— Start of Available records —
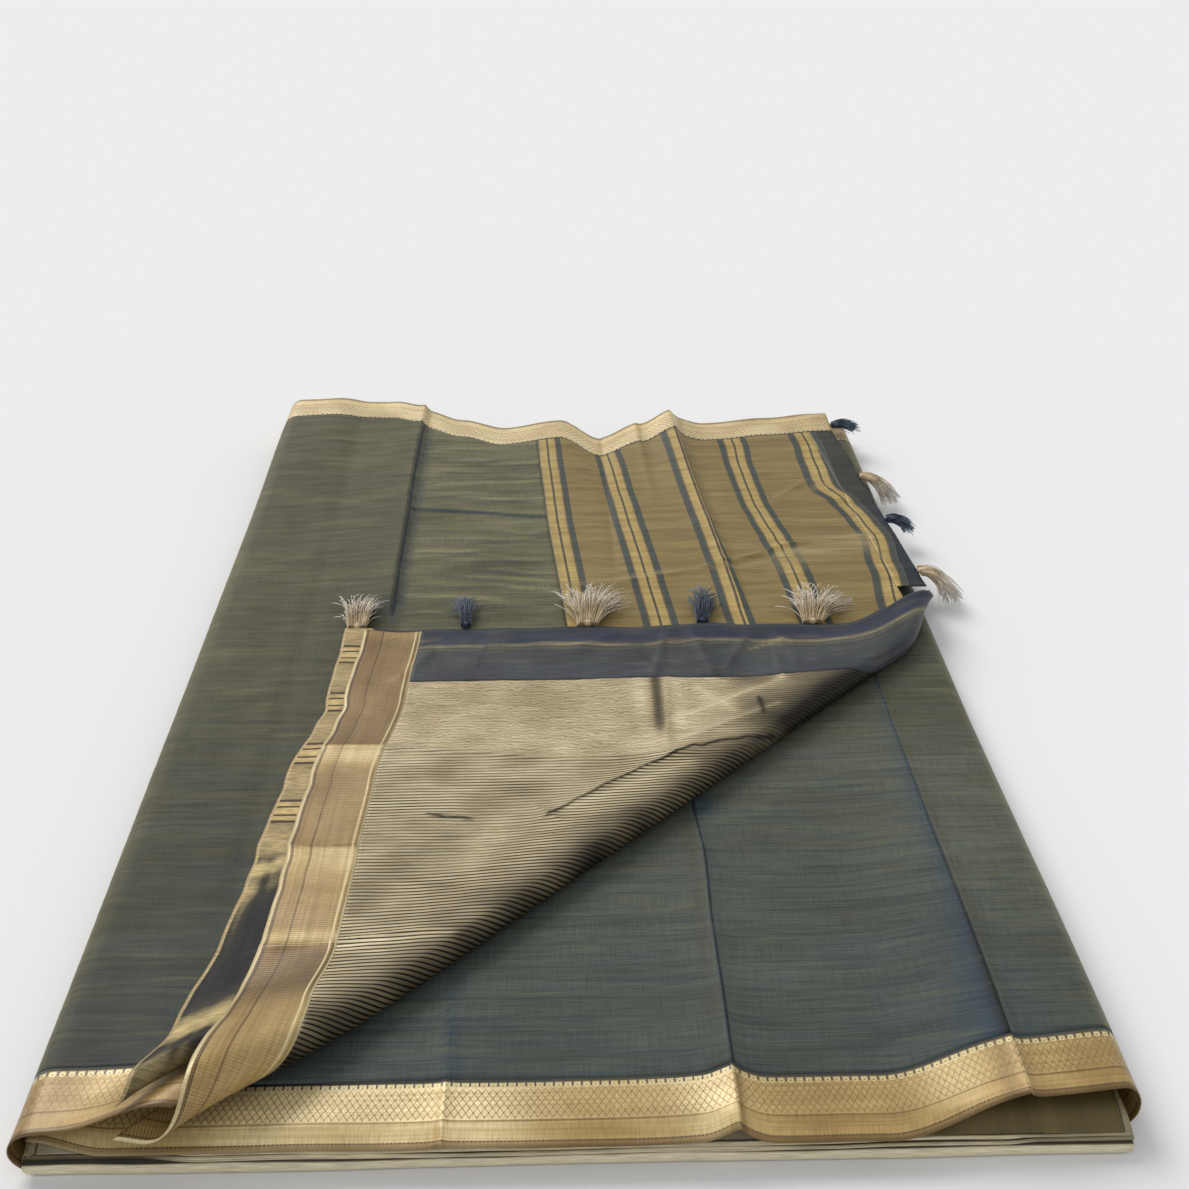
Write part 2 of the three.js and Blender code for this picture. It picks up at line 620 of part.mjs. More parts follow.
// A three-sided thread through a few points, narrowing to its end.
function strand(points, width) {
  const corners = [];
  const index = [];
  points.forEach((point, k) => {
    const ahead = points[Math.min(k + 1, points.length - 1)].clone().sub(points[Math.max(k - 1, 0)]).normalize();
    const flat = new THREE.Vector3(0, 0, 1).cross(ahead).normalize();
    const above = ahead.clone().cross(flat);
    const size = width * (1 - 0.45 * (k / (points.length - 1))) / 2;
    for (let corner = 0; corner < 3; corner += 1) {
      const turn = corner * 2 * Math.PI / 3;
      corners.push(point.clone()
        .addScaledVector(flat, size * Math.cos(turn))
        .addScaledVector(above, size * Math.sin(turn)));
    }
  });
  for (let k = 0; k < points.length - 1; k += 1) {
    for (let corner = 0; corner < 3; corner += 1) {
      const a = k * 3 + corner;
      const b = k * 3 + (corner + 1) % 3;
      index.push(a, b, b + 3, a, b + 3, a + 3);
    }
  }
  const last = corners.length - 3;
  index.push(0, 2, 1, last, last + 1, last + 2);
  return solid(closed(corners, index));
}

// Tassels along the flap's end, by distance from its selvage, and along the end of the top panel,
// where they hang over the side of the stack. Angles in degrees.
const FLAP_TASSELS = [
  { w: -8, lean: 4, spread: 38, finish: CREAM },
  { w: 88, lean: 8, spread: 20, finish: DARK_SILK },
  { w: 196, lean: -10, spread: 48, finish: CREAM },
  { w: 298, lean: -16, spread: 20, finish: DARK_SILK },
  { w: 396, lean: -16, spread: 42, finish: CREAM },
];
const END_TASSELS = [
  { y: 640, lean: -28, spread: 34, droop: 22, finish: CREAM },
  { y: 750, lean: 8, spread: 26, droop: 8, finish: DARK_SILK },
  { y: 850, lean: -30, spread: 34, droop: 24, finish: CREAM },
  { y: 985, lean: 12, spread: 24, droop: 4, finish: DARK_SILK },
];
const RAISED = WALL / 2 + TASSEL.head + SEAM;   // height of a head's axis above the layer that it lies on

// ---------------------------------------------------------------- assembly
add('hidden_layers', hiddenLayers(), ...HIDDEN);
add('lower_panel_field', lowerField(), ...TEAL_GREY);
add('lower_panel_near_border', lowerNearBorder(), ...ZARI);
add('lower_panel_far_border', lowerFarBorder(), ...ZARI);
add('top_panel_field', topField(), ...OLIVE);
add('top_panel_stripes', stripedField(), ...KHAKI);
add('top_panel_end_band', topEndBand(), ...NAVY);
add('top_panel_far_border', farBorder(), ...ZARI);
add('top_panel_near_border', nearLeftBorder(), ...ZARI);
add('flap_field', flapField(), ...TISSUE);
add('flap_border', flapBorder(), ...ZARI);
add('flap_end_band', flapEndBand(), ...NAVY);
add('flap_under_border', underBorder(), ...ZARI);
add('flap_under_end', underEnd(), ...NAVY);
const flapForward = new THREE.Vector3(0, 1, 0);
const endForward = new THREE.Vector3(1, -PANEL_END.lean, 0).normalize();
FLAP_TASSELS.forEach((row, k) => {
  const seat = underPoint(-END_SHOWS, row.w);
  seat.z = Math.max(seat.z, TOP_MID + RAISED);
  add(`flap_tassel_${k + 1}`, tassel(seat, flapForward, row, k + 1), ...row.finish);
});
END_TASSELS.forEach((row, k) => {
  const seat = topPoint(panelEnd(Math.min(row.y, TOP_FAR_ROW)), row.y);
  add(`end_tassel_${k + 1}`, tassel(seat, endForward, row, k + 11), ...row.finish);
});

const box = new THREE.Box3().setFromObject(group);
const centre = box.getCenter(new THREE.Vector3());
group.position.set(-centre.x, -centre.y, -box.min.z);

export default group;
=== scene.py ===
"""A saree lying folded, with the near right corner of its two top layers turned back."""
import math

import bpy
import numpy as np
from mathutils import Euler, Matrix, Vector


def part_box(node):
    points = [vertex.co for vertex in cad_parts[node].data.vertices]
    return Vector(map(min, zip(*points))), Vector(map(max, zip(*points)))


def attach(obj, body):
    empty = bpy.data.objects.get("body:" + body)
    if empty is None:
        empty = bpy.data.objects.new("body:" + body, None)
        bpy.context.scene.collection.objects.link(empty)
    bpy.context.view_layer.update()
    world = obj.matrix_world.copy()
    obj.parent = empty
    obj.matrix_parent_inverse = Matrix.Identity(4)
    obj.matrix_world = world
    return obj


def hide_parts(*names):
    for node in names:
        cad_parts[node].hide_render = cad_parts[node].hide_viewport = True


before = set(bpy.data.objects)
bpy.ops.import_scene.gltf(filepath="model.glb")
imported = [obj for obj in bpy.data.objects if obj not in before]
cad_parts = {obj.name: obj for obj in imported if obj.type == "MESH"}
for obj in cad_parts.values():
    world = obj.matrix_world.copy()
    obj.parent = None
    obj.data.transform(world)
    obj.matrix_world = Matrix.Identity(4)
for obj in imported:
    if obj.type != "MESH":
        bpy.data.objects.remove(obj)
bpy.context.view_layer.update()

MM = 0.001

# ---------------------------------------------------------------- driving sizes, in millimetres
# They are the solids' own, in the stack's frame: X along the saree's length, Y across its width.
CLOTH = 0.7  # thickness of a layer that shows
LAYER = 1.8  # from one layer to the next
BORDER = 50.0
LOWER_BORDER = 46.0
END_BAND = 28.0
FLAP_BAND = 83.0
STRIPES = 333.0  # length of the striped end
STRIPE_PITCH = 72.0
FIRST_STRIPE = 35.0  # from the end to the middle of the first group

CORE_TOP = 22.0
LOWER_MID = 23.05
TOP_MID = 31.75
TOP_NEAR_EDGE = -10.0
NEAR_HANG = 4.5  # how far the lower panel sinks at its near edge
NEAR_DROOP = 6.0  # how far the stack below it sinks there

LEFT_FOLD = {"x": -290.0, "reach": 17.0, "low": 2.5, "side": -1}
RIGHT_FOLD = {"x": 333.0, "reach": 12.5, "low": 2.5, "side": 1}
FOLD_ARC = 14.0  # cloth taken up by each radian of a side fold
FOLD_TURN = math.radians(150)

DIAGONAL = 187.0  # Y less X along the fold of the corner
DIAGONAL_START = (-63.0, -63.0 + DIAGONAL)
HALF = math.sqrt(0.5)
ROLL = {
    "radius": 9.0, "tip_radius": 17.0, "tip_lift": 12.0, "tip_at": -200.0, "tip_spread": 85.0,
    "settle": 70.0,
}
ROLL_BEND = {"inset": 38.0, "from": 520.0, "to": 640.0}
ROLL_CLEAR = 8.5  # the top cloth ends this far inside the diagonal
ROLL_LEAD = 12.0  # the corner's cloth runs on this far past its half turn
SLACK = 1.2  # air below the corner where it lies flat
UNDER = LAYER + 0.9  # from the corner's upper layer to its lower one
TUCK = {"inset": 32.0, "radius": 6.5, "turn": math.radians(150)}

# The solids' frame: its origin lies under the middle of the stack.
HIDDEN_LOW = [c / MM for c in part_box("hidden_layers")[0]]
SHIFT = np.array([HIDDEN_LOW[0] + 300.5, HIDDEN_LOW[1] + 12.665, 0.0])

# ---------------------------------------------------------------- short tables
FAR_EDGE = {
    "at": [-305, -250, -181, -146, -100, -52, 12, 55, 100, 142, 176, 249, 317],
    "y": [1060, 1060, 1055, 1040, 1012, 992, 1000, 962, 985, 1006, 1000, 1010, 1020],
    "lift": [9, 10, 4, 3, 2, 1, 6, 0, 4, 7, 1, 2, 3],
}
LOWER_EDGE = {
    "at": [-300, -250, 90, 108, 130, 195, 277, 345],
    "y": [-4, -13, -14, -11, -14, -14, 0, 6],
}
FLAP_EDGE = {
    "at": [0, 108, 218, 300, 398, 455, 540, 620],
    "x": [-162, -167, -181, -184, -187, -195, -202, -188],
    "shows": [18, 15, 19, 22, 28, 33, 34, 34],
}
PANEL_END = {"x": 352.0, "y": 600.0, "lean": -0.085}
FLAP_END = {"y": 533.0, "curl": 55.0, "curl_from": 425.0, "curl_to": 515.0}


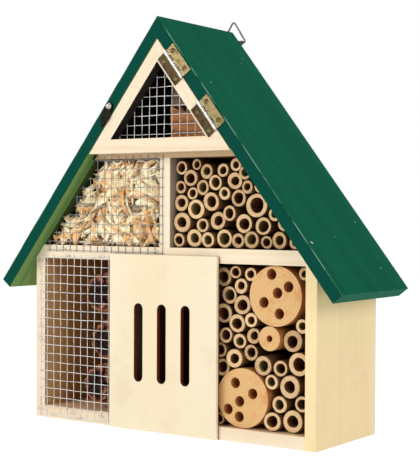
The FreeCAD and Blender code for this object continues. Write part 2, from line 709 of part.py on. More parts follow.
— End of Available records —
• Request
Print the lines from the line containing "const box = new" to the line containing "cad_parts[node].hide_render = cad_parts[node].hide_viewport", both ends included, exactly and with nothing added.

• Written reply
const box = new THREE.Box3().setFromObject(group);
const centre = box.getCenter(new THREE.Vector3());
group.position.set(-centre.x, -centre.y, -box.min.z);

export default group;
=== scene.py ===
"""A saree lying folded, with the near right corner of its two top layers turned back."""
import math

import bpy
import numpy as np
from mathutils import Euler, Matrix, Vector


def part_box(node):
    points = [vertex.co for vertex in cad_parts[node].data.vertices]
    return Vector(map(min, zip(*points))), Vector(map(max, zip(*points)))


def attach(obj, body):
    empty = bpy.data.objects.get("body:" + body)
    if empty is None:
        empty = bpy.data.objects.new("body:" + body, None)
        bpy.context.scene.collection.objects.link(empty)
    bpy.context.view_layer.update()
    world = obj.matrix_world.copy()
    obj.parent = empty
    obj.matrix_parent_inverse = Matrix.Identity(4)
    obj.matrix_world = world
    return obj


def hide_parts(*names):
    for node in names:
        cad_parts[node].hide_render = cad_parts[node].hide_viewport = True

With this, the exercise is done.